Sunday, September 27, 2020

"Donald Trump" and Simulacra Donald

"The simulacra is never that which conceals the truth—it is the truth which conceals that there is none. The simulacrum is true." -- Ecclesiastes, quoted & adapted by Jean Baudrillard 

Donald's tax returns reveal that he is The Kardashian President: a soulless ghost who is famous for being famous.  The only time  Donald did not lose hundreds of millions of dollars was when he was getting paid to pretend to be rich – on The Apprentice, through related merchandising and through endorsement deals. It is the greatest magic trick in American history. You play a character who is supposed to be the real you, but is not, and you are paid unspeakable sums of money for your representation of this person who does not exist. As usual, Jorge Luis Borges foresaw a precursor to such a turn of events. He wrote about a map that becomes so detailed and developed that it finally overtakes the actual territory, replacing it with its copy.

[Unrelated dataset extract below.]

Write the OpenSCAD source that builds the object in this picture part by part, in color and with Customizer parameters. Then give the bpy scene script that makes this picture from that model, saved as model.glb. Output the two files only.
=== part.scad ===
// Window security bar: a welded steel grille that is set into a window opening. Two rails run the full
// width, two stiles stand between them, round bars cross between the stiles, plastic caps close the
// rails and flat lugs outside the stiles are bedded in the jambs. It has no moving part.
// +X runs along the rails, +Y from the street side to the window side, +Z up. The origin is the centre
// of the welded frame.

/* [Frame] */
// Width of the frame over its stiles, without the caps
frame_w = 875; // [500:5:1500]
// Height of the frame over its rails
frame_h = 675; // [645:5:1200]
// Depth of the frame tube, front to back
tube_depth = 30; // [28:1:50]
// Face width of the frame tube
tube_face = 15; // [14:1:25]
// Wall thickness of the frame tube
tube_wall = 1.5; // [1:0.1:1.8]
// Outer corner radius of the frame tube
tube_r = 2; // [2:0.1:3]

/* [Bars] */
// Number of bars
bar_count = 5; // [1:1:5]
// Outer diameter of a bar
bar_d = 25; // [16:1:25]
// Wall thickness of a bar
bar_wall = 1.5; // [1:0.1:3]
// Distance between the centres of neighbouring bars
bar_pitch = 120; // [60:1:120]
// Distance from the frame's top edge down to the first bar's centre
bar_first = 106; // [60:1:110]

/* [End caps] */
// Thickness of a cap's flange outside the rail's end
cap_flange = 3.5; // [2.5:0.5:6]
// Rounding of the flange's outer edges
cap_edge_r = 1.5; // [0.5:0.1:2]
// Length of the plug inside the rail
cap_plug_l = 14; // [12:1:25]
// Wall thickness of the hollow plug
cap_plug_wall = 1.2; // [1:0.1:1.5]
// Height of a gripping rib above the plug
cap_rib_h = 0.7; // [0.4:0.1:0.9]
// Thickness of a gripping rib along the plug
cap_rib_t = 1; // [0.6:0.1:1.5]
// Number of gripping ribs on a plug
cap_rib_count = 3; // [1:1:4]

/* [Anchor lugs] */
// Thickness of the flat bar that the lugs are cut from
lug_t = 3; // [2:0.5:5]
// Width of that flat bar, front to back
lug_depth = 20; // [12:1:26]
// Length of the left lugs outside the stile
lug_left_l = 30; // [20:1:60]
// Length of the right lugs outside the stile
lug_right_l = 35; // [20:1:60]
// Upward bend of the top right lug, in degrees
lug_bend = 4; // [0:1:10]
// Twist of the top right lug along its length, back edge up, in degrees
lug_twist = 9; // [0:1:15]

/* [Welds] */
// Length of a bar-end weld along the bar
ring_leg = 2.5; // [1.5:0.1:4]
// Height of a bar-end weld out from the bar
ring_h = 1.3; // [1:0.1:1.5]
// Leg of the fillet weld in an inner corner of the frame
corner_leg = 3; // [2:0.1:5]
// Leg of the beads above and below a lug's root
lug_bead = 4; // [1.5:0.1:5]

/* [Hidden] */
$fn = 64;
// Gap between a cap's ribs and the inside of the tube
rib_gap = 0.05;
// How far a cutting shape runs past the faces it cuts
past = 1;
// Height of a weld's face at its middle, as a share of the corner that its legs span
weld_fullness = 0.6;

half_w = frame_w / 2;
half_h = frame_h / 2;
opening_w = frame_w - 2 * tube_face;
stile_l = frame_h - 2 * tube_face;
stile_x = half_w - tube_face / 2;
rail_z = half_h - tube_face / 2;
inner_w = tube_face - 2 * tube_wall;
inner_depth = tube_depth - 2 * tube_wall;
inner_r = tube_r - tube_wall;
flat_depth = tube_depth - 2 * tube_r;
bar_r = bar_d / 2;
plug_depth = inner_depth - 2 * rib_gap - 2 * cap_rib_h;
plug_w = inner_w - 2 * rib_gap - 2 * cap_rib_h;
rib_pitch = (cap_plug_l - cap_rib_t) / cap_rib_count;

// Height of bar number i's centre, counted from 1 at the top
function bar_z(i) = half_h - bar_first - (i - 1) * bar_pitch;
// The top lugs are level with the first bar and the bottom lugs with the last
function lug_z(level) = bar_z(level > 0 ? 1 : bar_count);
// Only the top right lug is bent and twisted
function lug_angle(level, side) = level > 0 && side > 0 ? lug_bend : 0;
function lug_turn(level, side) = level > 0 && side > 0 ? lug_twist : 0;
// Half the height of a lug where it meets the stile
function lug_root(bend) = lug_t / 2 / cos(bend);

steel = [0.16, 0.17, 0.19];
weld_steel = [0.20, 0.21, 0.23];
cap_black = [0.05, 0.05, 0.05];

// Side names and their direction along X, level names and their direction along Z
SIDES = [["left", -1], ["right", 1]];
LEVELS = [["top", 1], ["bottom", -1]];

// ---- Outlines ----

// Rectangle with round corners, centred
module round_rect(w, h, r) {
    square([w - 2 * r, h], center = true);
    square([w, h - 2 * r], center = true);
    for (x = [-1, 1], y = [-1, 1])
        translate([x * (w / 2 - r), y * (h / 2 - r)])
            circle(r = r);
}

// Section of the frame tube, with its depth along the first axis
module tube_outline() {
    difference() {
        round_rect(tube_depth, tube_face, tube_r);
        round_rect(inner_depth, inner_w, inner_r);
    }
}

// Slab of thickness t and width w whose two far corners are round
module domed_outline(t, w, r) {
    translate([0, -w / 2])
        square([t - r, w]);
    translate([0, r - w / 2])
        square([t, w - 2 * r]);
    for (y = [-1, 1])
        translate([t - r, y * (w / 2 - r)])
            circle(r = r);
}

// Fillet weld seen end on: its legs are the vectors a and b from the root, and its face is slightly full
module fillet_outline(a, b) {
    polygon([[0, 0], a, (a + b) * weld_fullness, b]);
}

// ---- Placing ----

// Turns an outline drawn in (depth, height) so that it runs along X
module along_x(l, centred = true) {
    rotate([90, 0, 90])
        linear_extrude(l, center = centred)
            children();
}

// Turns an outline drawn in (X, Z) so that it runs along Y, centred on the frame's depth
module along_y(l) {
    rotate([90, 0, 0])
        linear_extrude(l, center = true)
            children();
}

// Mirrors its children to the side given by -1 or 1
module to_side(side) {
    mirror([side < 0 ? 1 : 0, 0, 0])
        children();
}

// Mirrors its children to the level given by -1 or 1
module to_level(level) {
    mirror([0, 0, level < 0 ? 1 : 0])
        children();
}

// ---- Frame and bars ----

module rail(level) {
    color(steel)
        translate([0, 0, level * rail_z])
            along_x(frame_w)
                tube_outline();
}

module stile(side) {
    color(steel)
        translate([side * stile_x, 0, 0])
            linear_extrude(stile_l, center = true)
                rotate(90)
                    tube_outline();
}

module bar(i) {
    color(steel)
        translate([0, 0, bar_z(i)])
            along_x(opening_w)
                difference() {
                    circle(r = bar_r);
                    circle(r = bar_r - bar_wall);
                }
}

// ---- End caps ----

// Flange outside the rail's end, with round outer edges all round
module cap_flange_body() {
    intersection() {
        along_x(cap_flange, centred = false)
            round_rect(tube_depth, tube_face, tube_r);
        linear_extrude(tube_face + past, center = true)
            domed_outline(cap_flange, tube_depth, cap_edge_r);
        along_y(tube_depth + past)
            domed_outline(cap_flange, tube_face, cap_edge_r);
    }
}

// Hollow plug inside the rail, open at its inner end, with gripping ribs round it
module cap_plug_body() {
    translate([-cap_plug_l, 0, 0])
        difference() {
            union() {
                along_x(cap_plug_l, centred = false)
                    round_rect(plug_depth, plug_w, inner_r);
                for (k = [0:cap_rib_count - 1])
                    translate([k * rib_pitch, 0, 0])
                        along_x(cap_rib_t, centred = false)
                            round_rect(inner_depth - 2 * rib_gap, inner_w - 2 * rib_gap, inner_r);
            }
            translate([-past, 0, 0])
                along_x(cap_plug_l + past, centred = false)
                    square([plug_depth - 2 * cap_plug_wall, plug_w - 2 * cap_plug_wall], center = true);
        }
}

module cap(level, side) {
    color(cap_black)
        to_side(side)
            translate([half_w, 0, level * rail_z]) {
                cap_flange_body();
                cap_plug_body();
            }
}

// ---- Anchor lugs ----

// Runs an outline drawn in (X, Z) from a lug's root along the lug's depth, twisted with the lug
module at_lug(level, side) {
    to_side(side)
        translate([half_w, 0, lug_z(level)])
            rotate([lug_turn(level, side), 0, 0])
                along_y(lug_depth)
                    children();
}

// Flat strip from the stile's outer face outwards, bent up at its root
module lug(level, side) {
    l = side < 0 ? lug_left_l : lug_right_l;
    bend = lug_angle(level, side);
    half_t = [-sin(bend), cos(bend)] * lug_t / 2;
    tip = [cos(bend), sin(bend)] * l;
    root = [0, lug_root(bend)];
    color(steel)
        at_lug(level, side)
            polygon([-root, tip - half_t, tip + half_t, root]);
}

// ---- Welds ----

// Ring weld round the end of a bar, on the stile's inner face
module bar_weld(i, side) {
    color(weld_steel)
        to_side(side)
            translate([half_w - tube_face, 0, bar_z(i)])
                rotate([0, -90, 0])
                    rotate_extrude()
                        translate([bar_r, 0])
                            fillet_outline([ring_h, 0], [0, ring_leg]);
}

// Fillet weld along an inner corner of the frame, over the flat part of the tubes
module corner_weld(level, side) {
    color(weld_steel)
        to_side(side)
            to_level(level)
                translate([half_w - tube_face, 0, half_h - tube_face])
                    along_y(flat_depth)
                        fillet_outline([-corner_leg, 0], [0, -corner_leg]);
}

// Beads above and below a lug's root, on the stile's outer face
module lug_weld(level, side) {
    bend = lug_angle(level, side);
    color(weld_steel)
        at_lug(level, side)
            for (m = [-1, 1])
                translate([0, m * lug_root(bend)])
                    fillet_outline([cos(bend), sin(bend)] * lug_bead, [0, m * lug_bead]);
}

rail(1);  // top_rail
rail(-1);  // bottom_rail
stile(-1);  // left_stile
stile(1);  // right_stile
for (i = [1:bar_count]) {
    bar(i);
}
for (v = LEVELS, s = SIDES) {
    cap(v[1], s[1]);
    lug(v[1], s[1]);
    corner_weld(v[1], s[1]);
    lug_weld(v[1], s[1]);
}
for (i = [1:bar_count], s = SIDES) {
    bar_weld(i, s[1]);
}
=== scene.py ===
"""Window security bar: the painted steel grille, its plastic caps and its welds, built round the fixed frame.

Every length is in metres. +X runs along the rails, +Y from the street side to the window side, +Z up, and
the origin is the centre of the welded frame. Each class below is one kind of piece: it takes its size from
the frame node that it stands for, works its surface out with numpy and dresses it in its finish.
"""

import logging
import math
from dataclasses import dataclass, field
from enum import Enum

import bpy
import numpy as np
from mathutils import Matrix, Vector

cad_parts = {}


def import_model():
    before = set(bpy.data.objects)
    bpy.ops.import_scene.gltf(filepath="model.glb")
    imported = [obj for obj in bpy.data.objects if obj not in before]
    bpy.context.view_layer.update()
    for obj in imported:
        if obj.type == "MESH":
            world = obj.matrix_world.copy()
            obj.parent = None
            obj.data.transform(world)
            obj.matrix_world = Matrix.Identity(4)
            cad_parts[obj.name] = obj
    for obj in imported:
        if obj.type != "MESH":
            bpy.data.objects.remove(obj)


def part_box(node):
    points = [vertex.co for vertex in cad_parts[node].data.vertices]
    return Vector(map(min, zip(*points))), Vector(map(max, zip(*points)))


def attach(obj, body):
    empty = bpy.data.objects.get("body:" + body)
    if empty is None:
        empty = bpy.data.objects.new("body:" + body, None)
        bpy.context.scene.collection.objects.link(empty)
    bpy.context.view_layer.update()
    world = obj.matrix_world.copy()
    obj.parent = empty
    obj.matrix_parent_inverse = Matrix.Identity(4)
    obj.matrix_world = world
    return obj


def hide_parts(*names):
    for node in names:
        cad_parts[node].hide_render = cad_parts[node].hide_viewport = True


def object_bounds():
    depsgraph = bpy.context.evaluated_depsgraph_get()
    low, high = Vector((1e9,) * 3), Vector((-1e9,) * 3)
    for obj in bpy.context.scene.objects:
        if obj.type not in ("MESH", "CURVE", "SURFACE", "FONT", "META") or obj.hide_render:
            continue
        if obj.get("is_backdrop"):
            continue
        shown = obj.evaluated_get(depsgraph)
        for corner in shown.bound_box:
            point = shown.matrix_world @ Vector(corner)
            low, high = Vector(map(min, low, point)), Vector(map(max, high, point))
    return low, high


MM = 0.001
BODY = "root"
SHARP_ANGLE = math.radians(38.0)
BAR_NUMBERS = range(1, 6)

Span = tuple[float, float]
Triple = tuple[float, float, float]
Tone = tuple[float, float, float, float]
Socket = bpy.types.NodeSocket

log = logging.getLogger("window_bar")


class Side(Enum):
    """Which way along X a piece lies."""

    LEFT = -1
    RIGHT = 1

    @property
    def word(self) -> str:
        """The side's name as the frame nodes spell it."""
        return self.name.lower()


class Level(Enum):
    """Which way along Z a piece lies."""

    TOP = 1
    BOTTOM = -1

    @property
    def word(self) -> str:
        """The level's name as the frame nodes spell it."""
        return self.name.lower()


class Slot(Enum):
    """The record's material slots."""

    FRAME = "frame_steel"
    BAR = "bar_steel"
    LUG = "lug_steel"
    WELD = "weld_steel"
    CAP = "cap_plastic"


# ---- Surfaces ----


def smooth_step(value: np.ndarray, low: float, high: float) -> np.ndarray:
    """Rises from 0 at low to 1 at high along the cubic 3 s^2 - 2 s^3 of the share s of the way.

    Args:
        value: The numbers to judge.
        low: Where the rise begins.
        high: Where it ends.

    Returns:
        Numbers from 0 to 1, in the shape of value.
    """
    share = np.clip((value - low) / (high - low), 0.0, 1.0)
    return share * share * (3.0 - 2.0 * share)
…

What Jean Baudrillard points out in his essay that references the Borges fable is that the simulacra of late stage capitalism do not even have an original that they are portraying -- just as there is no real brilliant, rich businessman for Donald to portray. As we see, there is no actual "Donald Trump," there is only the simulacrum Donald. And reality bends to accommodate the simulacrum Donald.



2 comments:

ericblowtorch said...

Nor has the kill-or-be-killed instinct learned from Frederick Christ Trump, Sr., allowed an actual self to develop. A brand, sure. A parody of a drunken Catskills comedian, sure. An abuser, a victimizer, even a pretend victim speaking for a nation of pretend victims, sure. That sort of entity is unafraid of death because it cannot remember having known life. That, as Steven Knight and Cillian Murphy have shown us so beautifully and painfully of late, makes him deadly to everyone and everything he touches.

Dan Hanrahan said...

Dang. Thanks for that, EB. Some thing other than a self has developed out of the Fred Trump ethos. And as you say, it is "deadly to everyone and everything he touches."